El Niño in Southeast Asia: Drought, Low Rivers and Shifting Typhoons

Updated: July 2, 2026 · 4 min read · Live dashboard

Southeast Asia lives downstream of the Pacific warm pool in every sense. Its monsoon rains, its great rivers, its typhoon season and its position as the world's rice bowl all key off the same warm water that El Niño drags eastward. When the pattern flipped in mid-2026 — Advisory declared in June, strong-event odds near 88% — the region inherited a familiar checklist: falling rivers, stressed reservoirs, drying paddies and a fire-haze watch next door in Indonesia.
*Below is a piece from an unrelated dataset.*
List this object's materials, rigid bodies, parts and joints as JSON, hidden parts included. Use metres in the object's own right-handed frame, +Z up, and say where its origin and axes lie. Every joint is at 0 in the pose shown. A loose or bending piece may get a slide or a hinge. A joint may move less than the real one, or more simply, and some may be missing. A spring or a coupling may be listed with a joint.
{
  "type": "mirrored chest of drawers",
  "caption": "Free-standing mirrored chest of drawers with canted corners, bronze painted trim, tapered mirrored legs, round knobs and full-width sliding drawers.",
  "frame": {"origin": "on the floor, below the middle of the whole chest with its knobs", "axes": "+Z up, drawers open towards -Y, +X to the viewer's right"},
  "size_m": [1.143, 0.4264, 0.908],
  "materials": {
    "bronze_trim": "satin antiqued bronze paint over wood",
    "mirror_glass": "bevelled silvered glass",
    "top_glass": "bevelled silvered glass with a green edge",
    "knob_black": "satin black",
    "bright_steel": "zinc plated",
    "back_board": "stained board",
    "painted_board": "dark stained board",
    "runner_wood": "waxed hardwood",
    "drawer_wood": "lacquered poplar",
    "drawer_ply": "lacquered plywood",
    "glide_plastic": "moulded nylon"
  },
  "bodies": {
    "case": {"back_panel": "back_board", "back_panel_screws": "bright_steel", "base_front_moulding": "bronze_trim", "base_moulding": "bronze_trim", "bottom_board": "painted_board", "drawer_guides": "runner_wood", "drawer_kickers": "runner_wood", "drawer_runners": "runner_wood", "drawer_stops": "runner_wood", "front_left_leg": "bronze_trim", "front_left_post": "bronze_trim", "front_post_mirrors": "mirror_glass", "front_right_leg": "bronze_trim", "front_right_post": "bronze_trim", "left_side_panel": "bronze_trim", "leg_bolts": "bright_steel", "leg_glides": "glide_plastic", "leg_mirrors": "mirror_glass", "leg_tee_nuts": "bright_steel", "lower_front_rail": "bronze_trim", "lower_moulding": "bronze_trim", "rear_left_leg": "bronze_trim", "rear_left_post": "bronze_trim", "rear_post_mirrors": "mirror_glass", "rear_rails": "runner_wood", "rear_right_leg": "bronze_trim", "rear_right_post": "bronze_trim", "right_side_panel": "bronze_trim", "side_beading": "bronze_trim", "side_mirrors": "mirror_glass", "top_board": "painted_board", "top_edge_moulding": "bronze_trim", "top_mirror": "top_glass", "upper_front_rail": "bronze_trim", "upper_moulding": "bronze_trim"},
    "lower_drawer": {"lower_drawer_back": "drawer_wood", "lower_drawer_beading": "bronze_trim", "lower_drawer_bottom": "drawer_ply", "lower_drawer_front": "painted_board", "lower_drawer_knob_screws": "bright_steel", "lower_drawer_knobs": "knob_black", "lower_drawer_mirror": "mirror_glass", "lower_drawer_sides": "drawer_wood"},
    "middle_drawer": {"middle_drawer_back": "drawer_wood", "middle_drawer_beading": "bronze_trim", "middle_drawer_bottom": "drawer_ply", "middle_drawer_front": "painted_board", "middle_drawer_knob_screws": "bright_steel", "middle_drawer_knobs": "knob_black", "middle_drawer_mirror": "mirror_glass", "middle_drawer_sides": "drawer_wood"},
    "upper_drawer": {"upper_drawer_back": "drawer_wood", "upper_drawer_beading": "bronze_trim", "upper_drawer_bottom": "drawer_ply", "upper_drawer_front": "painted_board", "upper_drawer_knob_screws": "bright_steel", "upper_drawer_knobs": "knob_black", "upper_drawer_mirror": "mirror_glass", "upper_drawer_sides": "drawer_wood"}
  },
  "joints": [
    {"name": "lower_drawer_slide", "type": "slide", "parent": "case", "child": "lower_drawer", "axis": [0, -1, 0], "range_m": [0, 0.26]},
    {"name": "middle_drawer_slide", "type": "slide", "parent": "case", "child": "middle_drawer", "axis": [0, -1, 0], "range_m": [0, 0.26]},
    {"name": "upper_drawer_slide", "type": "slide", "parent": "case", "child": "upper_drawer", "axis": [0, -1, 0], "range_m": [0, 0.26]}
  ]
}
How El Niño changes Southeast Asian weather

The mainland and the archipelago share the same driver with different accents. As the Walker circulation's rising branch abandons the Maritime Continent for the central Pacific, subsidence spreads over the region: monsoon rains thin, dry seasons stretch, and the moisture that does arrive comes less reliably.
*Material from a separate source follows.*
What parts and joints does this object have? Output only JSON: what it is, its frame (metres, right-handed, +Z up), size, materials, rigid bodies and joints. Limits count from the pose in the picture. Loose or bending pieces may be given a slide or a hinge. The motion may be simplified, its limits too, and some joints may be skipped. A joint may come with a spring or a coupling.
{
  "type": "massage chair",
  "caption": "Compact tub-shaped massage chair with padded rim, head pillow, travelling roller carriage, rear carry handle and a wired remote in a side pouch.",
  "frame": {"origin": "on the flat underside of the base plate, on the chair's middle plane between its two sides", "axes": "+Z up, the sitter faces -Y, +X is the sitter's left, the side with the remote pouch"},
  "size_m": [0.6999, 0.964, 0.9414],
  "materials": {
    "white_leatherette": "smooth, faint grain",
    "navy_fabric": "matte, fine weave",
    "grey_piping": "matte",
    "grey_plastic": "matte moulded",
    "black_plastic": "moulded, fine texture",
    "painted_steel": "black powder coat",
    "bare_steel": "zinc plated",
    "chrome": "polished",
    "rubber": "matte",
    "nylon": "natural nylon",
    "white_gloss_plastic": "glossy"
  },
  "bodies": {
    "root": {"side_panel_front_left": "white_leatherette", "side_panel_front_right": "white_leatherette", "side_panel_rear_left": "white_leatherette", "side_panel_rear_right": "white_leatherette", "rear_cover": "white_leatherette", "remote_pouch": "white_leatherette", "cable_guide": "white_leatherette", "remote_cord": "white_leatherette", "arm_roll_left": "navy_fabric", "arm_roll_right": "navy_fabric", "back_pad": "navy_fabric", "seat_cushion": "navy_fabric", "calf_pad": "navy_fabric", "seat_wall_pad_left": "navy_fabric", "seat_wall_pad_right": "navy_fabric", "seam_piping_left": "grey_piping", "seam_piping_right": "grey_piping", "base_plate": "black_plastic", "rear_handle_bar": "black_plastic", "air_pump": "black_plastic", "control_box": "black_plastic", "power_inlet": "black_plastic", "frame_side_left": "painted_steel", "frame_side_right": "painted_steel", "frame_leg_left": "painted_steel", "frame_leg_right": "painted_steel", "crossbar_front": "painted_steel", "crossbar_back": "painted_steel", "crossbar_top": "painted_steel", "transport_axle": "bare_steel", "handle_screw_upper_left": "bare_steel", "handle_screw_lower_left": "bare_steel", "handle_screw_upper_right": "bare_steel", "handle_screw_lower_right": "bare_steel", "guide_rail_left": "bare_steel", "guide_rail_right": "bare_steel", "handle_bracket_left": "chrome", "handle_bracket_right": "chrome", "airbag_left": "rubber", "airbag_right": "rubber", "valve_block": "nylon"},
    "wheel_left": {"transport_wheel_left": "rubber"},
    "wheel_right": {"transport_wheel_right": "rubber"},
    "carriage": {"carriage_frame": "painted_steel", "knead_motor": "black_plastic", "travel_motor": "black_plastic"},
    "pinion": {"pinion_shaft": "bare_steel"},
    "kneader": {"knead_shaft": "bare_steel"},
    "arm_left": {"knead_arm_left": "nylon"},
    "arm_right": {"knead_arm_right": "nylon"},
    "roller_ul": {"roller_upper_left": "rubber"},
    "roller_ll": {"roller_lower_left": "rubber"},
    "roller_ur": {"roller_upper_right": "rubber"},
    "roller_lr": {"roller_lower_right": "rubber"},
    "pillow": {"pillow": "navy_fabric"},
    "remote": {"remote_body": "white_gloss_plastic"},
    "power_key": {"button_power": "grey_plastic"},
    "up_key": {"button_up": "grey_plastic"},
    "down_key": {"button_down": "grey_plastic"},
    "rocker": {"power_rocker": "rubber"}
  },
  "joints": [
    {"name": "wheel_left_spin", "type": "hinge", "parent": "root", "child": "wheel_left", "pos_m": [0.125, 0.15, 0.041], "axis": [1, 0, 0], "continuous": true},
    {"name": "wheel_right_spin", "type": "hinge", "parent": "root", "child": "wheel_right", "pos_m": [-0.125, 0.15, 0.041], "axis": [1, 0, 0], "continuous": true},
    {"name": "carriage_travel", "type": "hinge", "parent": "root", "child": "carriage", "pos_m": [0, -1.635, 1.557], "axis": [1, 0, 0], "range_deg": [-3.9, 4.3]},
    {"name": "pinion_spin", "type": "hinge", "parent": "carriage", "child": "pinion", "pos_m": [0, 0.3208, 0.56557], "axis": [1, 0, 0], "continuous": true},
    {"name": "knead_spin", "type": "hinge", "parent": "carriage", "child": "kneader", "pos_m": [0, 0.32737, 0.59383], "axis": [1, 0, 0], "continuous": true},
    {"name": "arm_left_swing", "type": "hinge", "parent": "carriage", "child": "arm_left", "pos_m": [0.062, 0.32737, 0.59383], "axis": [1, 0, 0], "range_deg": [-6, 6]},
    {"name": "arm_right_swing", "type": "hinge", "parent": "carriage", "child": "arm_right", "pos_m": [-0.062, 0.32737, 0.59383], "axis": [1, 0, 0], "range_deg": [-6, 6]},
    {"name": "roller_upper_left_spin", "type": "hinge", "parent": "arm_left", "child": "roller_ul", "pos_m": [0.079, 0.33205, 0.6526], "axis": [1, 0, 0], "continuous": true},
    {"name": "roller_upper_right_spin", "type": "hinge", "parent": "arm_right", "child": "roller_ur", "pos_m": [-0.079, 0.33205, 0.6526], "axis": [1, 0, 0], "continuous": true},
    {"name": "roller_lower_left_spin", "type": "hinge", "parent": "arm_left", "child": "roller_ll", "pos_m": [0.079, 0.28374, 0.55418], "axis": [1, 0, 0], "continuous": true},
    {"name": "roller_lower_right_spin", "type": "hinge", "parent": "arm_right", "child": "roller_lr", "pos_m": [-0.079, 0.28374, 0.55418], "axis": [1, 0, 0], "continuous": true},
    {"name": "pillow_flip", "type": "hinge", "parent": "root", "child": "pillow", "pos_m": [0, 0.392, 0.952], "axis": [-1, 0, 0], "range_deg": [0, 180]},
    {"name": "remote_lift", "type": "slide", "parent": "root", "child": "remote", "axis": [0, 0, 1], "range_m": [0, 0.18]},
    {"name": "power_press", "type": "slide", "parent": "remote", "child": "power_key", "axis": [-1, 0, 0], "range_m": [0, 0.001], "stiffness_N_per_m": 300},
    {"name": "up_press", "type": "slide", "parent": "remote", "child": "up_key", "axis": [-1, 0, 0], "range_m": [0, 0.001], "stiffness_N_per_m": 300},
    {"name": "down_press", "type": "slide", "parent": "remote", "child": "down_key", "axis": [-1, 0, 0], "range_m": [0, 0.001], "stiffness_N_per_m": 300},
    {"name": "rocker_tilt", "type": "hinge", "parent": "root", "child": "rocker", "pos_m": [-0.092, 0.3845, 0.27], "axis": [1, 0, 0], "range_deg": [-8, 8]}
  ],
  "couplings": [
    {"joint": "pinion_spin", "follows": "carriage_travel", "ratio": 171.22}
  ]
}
On the mainland — Thailand, Vietnam, Laos, Cambodia, Myanmar — the headline casualty is the wet-season rainfall that feeds the Mekong and the region's reservoir systems. El Niño years historically deliver below-normal flows, late monsoon onsets and hotter dry seasons; the 2015-16 and 2019 episodes both produced record or near-record Mekong lows, with saltwater intrusion deep into the Vietnamese delta.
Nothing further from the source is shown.